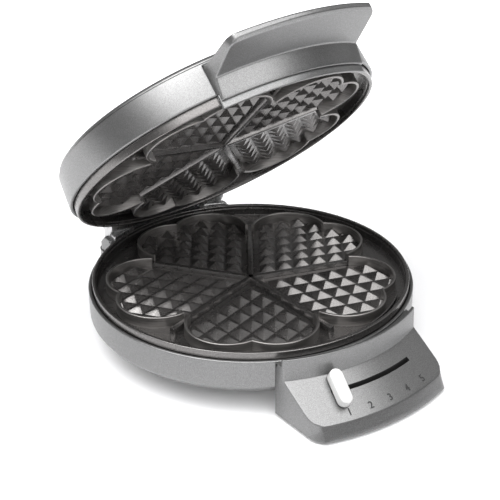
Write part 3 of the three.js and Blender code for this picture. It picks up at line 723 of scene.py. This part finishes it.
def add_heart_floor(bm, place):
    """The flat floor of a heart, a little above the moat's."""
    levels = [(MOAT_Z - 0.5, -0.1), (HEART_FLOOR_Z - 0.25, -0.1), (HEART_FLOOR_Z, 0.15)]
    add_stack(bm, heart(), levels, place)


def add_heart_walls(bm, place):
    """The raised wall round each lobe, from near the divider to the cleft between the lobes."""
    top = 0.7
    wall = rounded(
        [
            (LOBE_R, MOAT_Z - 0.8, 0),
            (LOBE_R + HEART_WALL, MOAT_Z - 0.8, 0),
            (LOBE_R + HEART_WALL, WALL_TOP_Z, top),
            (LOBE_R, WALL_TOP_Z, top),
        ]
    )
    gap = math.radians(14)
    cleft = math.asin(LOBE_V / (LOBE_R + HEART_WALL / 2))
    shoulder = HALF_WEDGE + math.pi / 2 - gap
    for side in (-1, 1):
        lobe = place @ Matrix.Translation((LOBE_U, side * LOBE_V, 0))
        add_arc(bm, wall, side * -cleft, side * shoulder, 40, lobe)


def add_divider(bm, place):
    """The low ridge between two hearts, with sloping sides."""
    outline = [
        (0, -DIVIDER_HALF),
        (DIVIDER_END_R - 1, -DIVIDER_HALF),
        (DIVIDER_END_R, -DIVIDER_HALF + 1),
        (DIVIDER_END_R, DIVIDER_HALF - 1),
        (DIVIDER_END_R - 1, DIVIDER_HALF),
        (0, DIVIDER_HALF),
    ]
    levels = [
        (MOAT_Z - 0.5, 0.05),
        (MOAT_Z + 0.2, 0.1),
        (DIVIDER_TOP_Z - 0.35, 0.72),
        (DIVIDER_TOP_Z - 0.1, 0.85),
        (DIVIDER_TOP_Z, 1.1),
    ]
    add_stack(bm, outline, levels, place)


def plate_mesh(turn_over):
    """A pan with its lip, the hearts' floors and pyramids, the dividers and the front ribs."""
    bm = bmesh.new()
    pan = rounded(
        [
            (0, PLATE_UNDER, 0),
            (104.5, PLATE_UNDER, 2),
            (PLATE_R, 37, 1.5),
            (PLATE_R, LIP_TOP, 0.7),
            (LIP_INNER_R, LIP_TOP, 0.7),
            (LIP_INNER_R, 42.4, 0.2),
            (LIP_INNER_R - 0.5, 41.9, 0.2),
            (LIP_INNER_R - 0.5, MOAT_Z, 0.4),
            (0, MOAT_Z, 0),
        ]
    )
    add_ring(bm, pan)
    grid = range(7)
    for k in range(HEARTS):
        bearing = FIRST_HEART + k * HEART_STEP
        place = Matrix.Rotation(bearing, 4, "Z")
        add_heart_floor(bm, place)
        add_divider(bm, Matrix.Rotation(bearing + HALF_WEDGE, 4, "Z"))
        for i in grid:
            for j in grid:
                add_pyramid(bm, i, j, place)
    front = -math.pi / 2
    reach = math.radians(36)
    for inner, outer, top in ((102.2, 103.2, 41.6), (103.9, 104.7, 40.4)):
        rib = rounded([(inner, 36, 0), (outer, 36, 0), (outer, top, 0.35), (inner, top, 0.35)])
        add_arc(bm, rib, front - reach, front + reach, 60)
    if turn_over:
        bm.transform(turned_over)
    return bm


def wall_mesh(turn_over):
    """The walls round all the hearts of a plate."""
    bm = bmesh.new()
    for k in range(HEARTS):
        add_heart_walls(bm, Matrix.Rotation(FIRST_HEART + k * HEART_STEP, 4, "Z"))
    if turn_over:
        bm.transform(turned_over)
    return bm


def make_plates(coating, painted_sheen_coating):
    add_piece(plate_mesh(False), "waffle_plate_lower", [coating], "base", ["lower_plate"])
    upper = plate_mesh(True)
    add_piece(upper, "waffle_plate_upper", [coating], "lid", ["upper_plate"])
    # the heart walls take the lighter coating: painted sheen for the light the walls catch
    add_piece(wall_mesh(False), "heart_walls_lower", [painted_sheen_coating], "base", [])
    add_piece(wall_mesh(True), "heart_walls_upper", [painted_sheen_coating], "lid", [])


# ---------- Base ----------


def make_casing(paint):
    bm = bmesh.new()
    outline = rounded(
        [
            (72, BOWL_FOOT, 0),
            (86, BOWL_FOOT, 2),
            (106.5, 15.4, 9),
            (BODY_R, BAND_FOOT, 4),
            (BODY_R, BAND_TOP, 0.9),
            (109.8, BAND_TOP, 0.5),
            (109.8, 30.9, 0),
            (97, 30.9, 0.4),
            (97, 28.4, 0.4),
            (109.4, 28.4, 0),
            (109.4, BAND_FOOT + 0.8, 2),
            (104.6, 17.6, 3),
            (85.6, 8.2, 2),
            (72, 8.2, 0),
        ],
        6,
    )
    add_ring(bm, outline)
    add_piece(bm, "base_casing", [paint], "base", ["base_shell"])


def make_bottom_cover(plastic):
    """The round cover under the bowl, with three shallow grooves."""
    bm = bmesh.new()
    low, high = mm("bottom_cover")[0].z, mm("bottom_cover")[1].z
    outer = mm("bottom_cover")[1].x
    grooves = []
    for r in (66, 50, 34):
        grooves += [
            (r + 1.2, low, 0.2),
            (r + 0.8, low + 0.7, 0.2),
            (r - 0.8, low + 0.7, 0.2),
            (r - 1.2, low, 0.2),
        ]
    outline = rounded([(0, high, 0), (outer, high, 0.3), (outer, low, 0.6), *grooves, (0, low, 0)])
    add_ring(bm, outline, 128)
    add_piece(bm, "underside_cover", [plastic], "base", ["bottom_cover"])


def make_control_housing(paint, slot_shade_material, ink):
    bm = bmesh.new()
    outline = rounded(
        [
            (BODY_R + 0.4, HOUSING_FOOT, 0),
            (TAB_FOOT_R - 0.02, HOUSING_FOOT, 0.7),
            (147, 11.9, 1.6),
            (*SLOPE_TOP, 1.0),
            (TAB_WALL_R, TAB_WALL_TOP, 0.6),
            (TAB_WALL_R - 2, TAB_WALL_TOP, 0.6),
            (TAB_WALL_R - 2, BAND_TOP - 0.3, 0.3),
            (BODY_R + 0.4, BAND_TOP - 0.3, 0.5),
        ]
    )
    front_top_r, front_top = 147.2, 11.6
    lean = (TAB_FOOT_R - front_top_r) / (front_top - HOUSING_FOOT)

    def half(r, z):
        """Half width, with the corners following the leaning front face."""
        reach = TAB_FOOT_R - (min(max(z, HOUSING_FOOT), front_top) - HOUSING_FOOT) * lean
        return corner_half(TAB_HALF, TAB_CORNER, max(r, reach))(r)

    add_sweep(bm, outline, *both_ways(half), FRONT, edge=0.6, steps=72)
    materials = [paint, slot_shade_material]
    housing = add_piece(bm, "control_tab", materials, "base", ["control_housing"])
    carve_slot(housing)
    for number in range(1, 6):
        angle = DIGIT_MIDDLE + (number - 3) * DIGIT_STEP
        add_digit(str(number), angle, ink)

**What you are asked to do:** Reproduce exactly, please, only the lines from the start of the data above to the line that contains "add_stack(bm, outline, levels, place)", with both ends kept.

**Finished answer:**
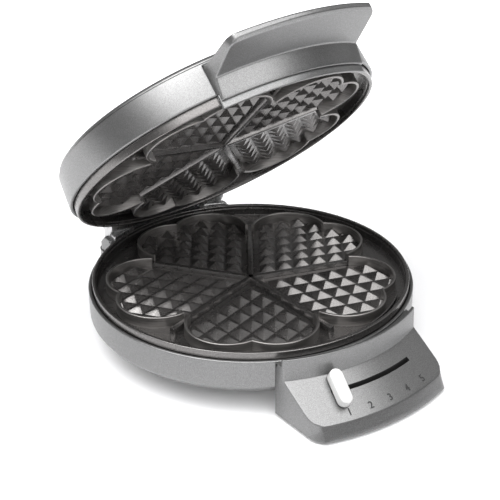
Write part 3 of the three.js and Blender code for this picture. It picks up at line 723 of scene.py. This part finishes it.
def add_heart_floor(bm, place):
    """The flat floor of a heart, a little above the moat's."""
    levels = [(MOAT_Z - 0.5, -0.1), (HEART_FLOOR_Z - 0.25, -0.1), (HEART_FLOOR_Z, 0.15)]
    add_stack(bm, heart(), levels, place)


def add_heart_walls(bm, place):
    """The raised wall round each lobe, from near the divider to the cleft between the lobes."""
    top = 0.7
    wall = rounded(
        [
            (LOBE_R, MOAT_Z - 0.8, 0),
            (LOBE_R + HEART_WALL, MOAT_Z - 0.8, 0),
            (LOBE_R + HEART_WALL, WALL_TOP_Z, top),
            (LOBE_R, WALL_TOP_Z, top),
        ]
    )
    gap = math.radians(14)
    cleft = math.asin(LOBE_V / (LOBE_R + HEART_WALL / 2))
    shoulder = HALF_WEDGE + math.pi / 2 - gap
    for side in (-1, 1):
        lobe = place @ Matrix.Translation((LOBE_U, side * LOBE_V, 0))
        add_arc(bm, wall, side * -cleft, side * shoulder, 40, lobe)


def add_divider(bm, place):
    """The low ridge between two hearts, with sloping sides."""
    outline = [
        (0, -DIVIDER_HALF),
        (DIVIDER_END_R - 1, -DIVIDER_HALF),
        (DIVIDER_END_R, -DIVIDER_HALF + 1),
        (DIVIDER_END_R, DIVIDER_HALF - 1),
        (DIVIDER_END_R - 1, DIVIDER_HALF),
        (0, DIVIDER_HALF),
    ]
    levels = [
        (MOAT_Z - 0.5, 0.05),
        (MOAT_Z + 0.2, 0.1),
        (DIVIDER_TOP_Z - 0.35, 0.72),
        (DIVIDER_TOP_Z - 0.1, 0.85),
        (DIVIDER_TOP_Z, 1.1),
    ]
    add_stack(bm, outline, levels, place)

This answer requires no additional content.